Cet homme avait défrayé la chronique en 2006 à la suite de déclarations justifiant le fait d’utiliser les pays du Sud comme les poubelles à prix cassés des déchets du Nord, car «la théorie économique» (capitaliste) prouvait que cette stratégie était rationnelle et «optimale». Voici en quels termes fleuris ces choses-là (indignes) sont dites :
« Les pays sous-peuplés d’Afrique sont largement sous-pollués ; la qualité de l’air y est probablement d’un niveau inutilement élevé par rapport à Los Angeles ou Mexico [...] Il faut encourager une migration plus importante des industries polluantes vers les pays les moins avancés [...] et se préoccuper davantage d’un facteur aggravant les risques d’un cancer de la prostate dans un pays où les gens vivent assez vieux pour avoir cette maladie, que dans un autre pays où deux cents enfants sur mille meurent avant d’avoir l’âge de cinq ans. [...] Le calcul du coût d’une pollution dangereuse pour la santé dépend des profits absorbés par l’accroissement de la morbidité et de la mortalité. De ce point de vue, une certaine dose de pollution devrait exister dans les pays où ce coût est le plus faible, autrement dit où les salaires sont les plus bas. Je pense que la logique économique qui veut que des masses de déchets toxiques soient déversées là où les salaires sont les plus faibles est imparable. »
Aucun critère d’éthique ne trouble ces «théories» économiques dans la «rationalité» malade de leur choix. Et si pour le Prix Nobel d’économie indien Amartya Sen «l’économie est une science morale», pour les Summers et leurs aficionados, il n’en est rien: le fric, les jetons de présence et les profits des plus puissants d’abord!
Ce fuyard, ce Tunisien importateur de déchets avec leurs miasmes et leur nocivité veut faire mentir Gustave Flaubert.

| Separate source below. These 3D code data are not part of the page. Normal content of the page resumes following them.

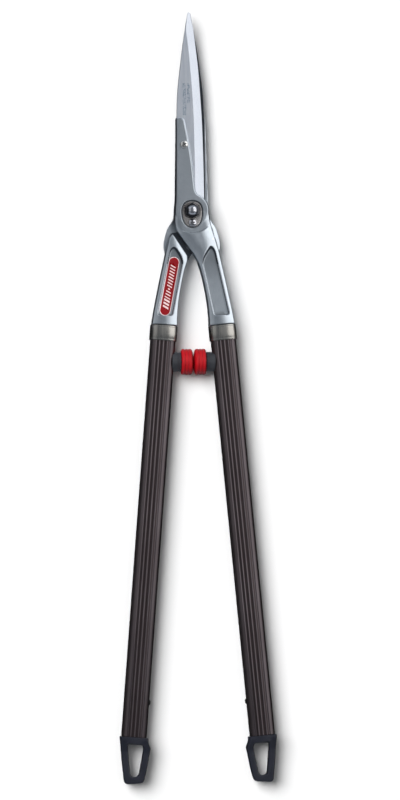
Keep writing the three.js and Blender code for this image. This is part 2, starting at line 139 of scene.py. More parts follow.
def common(a, b, r=0.0):
    """What two solids share, with its new edge rounded by about r."""
    return -join(-a, -b, r)


def cut(a, b, r=0.0):
    """The first solid less the second, with its new edge rounded by about r."""
    return common(a, -b, r)


def handle_frame(x, y):
    """The same place in the handle's frame: across it, and along it from the socket."""
    dx, dy = x - SOCKET[0], y - SOCKET[1]
    c, s = math.cos(SPLAY), math.sin(SPLAY)
    return dx * c + dy * s, dy * c - dx * s


def oval(x, z, grow=0.0):
    """Distance to the handle's oval section."""
    a, b = OVAL
    u, v = np.abs(x) / a, np.abs(z) / b
    size = (u**OVAL_POWER + v**OVAL_POWER + 1e-12)**(1 / OVAL_POWER)
    slope = np.hypot((u / size)**(OVAL_POWER - 1) / a, (v / size)**(OVAL_POWER - 1) / b) + 1e-9
    return (size - 1) / slope - grow


def net(values):
    """Surface nets: the points, in grid steps, and the quads of the surface where values are 0."""
    cells = np.array(values.shape) - 1
    points, quads = [], []
    for axis in range(3):
        here, ahead = [slice(None)] * 3, [slice(None)] * 3
        here[axis], ahead[axis] = slice(None, -1), slice(1, None)
        a, b = values[tuple(here)], values[tuple(ahead)]
        edge = np.argwhere((a < 0) != (b < 0))
        a, b = a[tuple(edge.T)], b[tuple(edge.T)]
        point = edge.astype(float)
        point[:, axis] += a / (a - b)
        ring = []
        for du, dv in ((-1, -1), (0, -1), (0, 0), (-1, 0)):
            cell = edge.copy()
            cell[:, (axis + 1) % 3] += du
            cell[:, (axis + 2) % 3] += dv
            ring.append(np.ravel_multi_index(cell.T, cells))
        ring = np.stack(ring, axis=1)
        ring[a >= 0] = ring[a >= 0][:, ::-1]
        quads.append(ring)
        points.append(np.repeat(point, 4, axis=0))
    quads, points = np.concatenate(quads), np.concatenate(points)
    index = np.unique(quads, return_inverse=True)[1].reshape(-1)
    count = np.bincount(index)
    verts = np.stack([np.bincount(index, weights=points[:, c]) / count for c in range(3)], axis=1)
    return verts, index.reshape(-1, 4)


def mesh_object(name, verts, faces):
    """A smooth-shaded object from points in millimetres."""
    mesh = bpy.data.meshes.new(name)
    mesh.from_pydata((np.asarray(verts) * MM).tolist(), [], faces)
    mesh.validate()
    mesh.shade_smooth()
    obj = bpy.data.objects.new(name, mesh)
    bpy.context.collection.objects.link(obj)
    return obj


def apply_modifiers(obj):
    """Makes the object's modifiers part of its mesh."""
    graph = bpy.context.evaluated_depsgraph_get()
    mesh = bpy.data.meshes.new_from_object(obj.evaluated_get(graph))
    obj.modifiers.clear()
    obj.data = mesh


# How far from the surface the painted shade in corners looks for the solid.
SHADE_REACHES = (0.8, 1.8, 3.6)


def carved(name, field, low, high, step, keep, extra_shade=None):
    """The surface of a distance field, thinned to a share of its faces, shaded by the field's slope.
    It carries painted shade, 1 deep in its corners where shade falls, and as deep as any extra painted
    shade it is given."""
    axes = [np.arange(a - step, b + 2 * step, step) for a, b in zip(low, high)]
    values = field(axes[0][:, None, None], axes[1][None, :, None], axes[2][None, None, :])
    verts, quads = net(np.broadcast_to(values, [len(a) for a in axes]))
    obj = mesh_object(name, verts * step + [a[0] for a in axes], quads.tolist())
    obj.modifiers.new("thin", "DECIMATE").ratio = keep
    apply_modifiers(obj)
    p = np.empty(3 * len(obj.data.vertices))
    obj.data.vertices.foreach_get("co", p)
    p = p.reshape(-1, 3) / MM
    reach = 0.25 * step
    slopes = []
    for axis in range(3):
        d = np.zeros(3)
        d[axis] = reach
        slopes.append(field(*(p + d).T) - field(*(p - d).T))
    normals = np.stack(slopes, axis=1)
    normals /= np.linalg.norm(normals, axis=1)[:, None] + 1e-12
    # Painted shade in corners and recesses: darker where the solid hems the surface in.
    painted_shade = sum(np.clip(1 - field(*(p + d * normals).T) / d, 0, 1) for d in SHADE_REACHES)
    painted_shade = painted_shade / len(SHADE_REACHES)
    if extra_shade:
        painted_shade = np.maximum(painted_shade, extra_shade(*p.T))
    obj.data.attributes.new("painted_shade", "FLOAT", "POINT").data.foreach_set("value", painted_shade)
    obj.data.shade_smooth()
    obj.data.normals_split_custom_set_from_vertices(normals.tolist())
    return obj


# ---- the cast holder ----

ARM = plan([
    (-13.4, 91.2),
    *bend((-9.2, 91.2), (-6.1, 91.2), (-5.4, 87.6)),
    *smooth([(-5.4, 87.6), (-2.9, 74), (-0.9, 62), (1.2, 48), (2.7, 34), (3.7, 24), (4.9, 18.5),
             (8.2, 13.8), (12.8, 9.2), (15.6, 4)]),
    (15.6, 4), (10, -8), (-12, -8),
    *smooth([(-16.8, 3), (-16.4, 14), (-15.6, 45), (-14.9, 75), (-14.7, 90)]),
    *bend((-14.7, 90), (-14.7, 91.2), (-13.4, 91.2)),
])
NECK_INNER = [(5, -50), (8.2, -60), (11.3, -74), (13.7, -89), (14.9, -101), (15.3, -110)]
NECK_OUTER = [(41, -112), (38.8, -99), (36.4, -87), (33.4, -72.5), (30.1, -57.5), (26.2, -40)]
SOCKET_END = [(15.2, -112.2), (41.1, -110)]
UPPER_NECK = plan([
    *smooth([(-16.9, 0), (-17.3, -8), (-16.8, -14.5), (-14.8, -20.5)]),
    *bend((-14.8, -20.5), (-14, -21.5), (-13, -23)), (-13, -23),
    *smooth([(0, -41), *NECK_INNER]),
    *SOCKET_END, *smooth(NECK_OUTER),
    (26.2, -40), (22.8, -28), (19.8, -18.5), (17.4, -9), (16.9, 0),
])
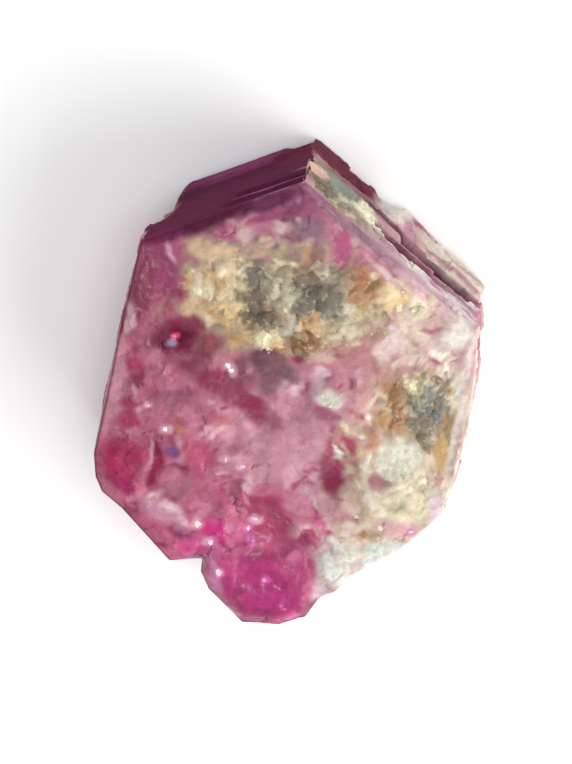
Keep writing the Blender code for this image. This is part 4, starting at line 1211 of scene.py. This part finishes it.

L’auteur de Salammbô disait en effet, parlant de notre pays : «L’air est si doux qu’il empêche de mourir.» Pour garder cet air si pur, notre gouvernement arrivera-t-il à renvoyer ces containers italiens à l’envoyeur?
Quant à notre justice - quand elle aura achevé sa grève – elle devrait s’occuper de cet homme et lui faire rendre compte. Inchallah! Et la douane nationale nous doit des explications.